§ **EXERCISE OBJECTIVE**: Extract each line holding the word "with" from the entries.

━━━━━ RECORDS SUPPLIED

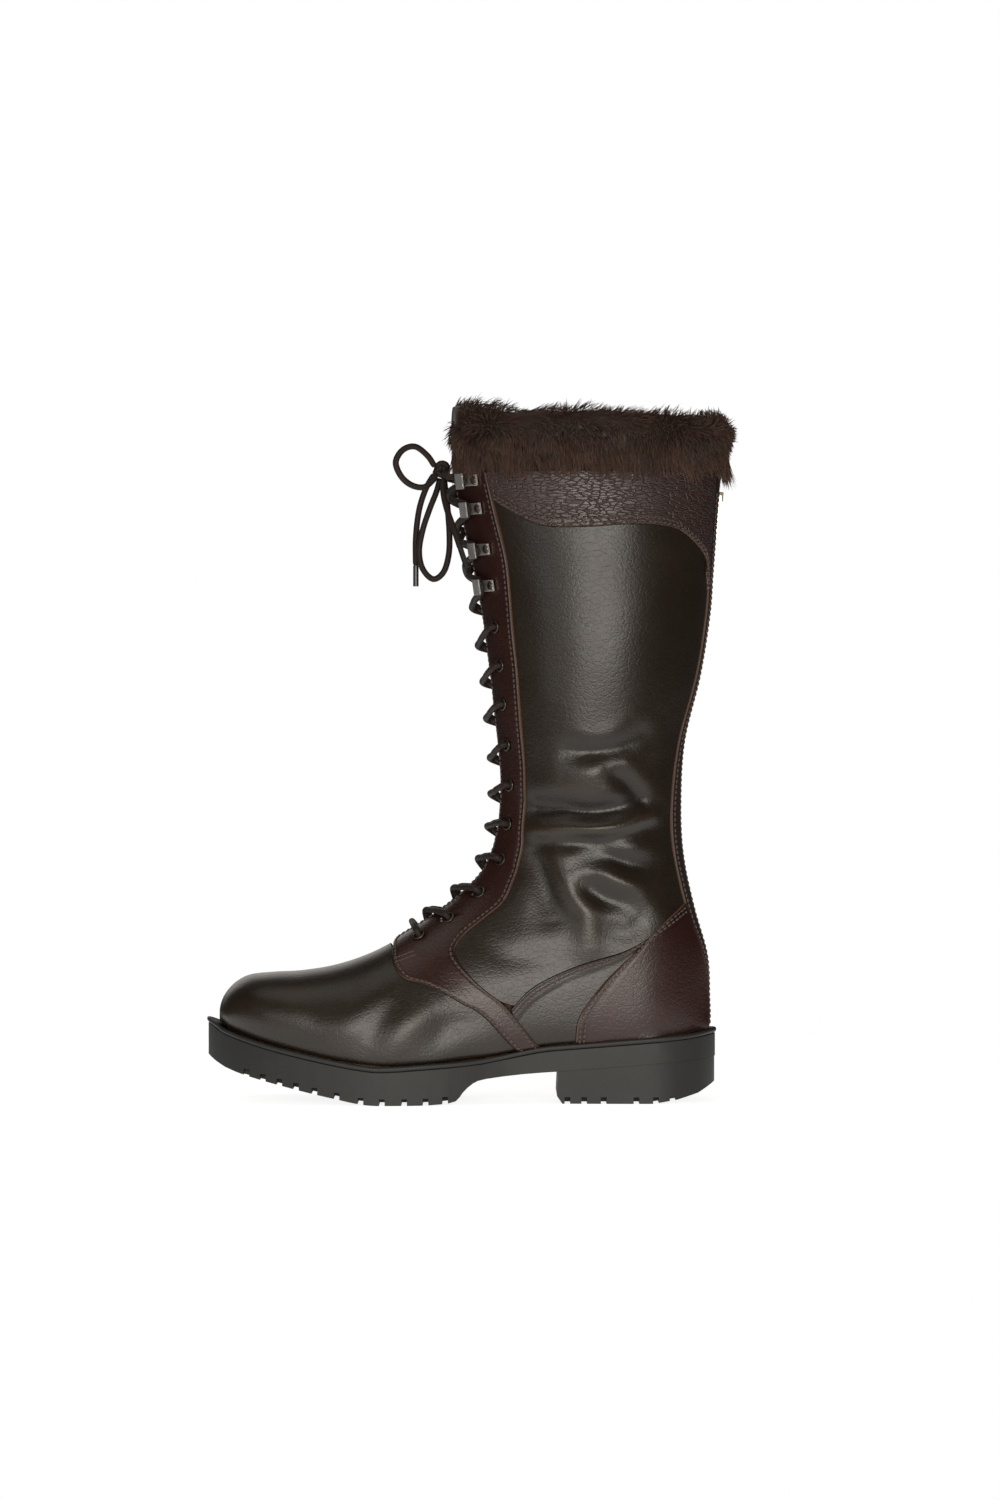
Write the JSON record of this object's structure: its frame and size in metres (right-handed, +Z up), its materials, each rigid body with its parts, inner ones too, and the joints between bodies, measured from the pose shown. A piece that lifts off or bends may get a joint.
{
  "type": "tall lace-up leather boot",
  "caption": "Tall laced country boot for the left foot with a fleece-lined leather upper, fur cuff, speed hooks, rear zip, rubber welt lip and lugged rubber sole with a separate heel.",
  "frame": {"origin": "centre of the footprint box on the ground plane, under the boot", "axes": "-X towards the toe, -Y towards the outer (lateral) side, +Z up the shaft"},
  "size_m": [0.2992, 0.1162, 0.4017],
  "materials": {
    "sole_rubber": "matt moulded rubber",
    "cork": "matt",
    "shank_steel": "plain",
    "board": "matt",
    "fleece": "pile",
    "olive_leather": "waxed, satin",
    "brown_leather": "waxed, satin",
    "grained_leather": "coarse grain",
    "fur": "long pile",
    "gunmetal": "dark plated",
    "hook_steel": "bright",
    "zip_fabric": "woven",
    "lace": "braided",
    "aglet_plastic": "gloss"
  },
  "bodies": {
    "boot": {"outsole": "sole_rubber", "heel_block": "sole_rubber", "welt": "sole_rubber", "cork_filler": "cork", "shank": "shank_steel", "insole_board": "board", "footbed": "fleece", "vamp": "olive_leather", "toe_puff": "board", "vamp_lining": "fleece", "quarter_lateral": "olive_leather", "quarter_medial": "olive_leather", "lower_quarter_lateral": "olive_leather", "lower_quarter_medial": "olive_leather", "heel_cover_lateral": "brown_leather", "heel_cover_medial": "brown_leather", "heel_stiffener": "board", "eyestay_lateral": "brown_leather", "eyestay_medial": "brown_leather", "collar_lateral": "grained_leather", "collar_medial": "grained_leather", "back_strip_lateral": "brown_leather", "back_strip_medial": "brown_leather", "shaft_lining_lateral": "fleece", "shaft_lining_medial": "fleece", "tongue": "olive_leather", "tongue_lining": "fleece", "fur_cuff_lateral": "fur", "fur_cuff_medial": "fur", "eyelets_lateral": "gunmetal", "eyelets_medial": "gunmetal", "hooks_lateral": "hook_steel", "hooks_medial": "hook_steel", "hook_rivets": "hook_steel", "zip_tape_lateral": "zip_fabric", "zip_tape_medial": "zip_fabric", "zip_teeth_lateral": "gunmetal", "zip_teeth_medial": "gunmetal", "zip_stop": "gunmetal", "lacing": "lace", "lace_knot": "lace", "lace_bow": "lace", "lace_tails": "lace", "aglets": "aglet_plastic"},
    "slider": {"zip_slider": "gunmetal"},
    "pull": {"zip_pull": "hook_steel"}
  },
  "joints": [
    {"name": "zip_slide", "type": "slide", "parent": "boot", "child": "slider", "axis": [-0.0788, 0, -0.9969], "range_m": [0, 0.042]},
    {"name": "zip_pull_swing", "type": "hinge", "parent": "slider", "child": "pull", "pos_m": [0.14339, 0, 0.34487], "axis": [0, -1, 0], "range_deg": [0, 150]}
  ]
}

━━━━━━━━━━
━━━━━ RECORDS SUPPLIED

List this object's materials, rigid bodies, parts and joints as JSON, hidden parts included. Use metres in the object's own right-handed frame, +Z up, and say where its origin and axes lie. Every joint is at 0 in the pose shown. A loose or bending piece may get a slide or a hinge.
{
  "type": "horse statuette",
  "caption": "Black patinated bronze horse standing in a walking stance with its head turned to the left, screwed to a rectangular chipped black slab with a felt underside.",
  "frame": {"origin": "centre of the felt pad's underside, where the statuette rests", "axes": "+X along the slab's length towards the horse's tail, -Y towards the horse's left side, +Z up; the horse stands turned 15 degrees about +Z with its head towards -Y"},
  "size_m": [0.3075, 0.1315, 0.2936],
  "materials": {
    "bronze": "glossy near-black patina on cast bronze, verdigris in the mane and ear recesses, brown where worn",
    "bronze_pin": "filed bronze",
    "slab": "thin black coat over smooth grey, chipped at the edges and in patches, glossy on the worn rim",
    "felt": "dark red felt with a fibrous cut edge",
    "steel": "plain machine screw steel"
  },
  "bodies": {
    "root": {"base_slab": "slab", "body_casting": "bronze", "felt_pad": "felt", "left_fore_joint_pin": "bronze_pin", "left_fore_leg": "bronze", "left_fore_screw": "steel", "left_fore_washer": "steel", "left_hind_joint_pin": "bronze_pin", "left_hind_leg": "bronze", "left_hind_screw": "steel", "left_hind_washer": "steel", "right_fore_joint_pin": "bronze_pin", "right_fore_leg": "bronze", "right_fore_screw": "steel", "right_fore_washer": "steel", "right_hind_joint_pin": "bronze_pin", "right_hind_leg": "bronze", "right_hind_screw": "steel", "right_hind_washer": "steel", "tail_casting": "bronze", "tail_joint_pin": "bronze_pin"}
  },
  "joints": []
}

━━━━━━━━━━

§ **ANSWER TO THE EXERCISE**:
Write the JSON record of this object's structure: its frame and size in metres (right-handed, +Z up), its materials, each rigid body with its parts, inner ones too, and the joints between bodies, measured from the pose shown. A piece that lifts off or bends may get a joint.
  "caption": "Tall laced country boot for the left foot with a fleece-lined leather upper, fur cuff, speed hooks, rear zip, rubber welt lip and lugged rubber sole with a separate heel.",
  "caption": "Black patinated bronze horse standing in a walking stance with its head turned to the left, screwed to a rectangular chipped black slab with a felt underside.",
  "frame": {"origin": "centre of the felt pad's underside, where the statuette rests", "axes": "+X along the slab's length towards the horse's tail, -Y towards the horse's left side, +Z up; the horse stands turned 15 degrees about +Z with its head towards -Y"},
    "felt": "dark red felt with a fibrous cut edge",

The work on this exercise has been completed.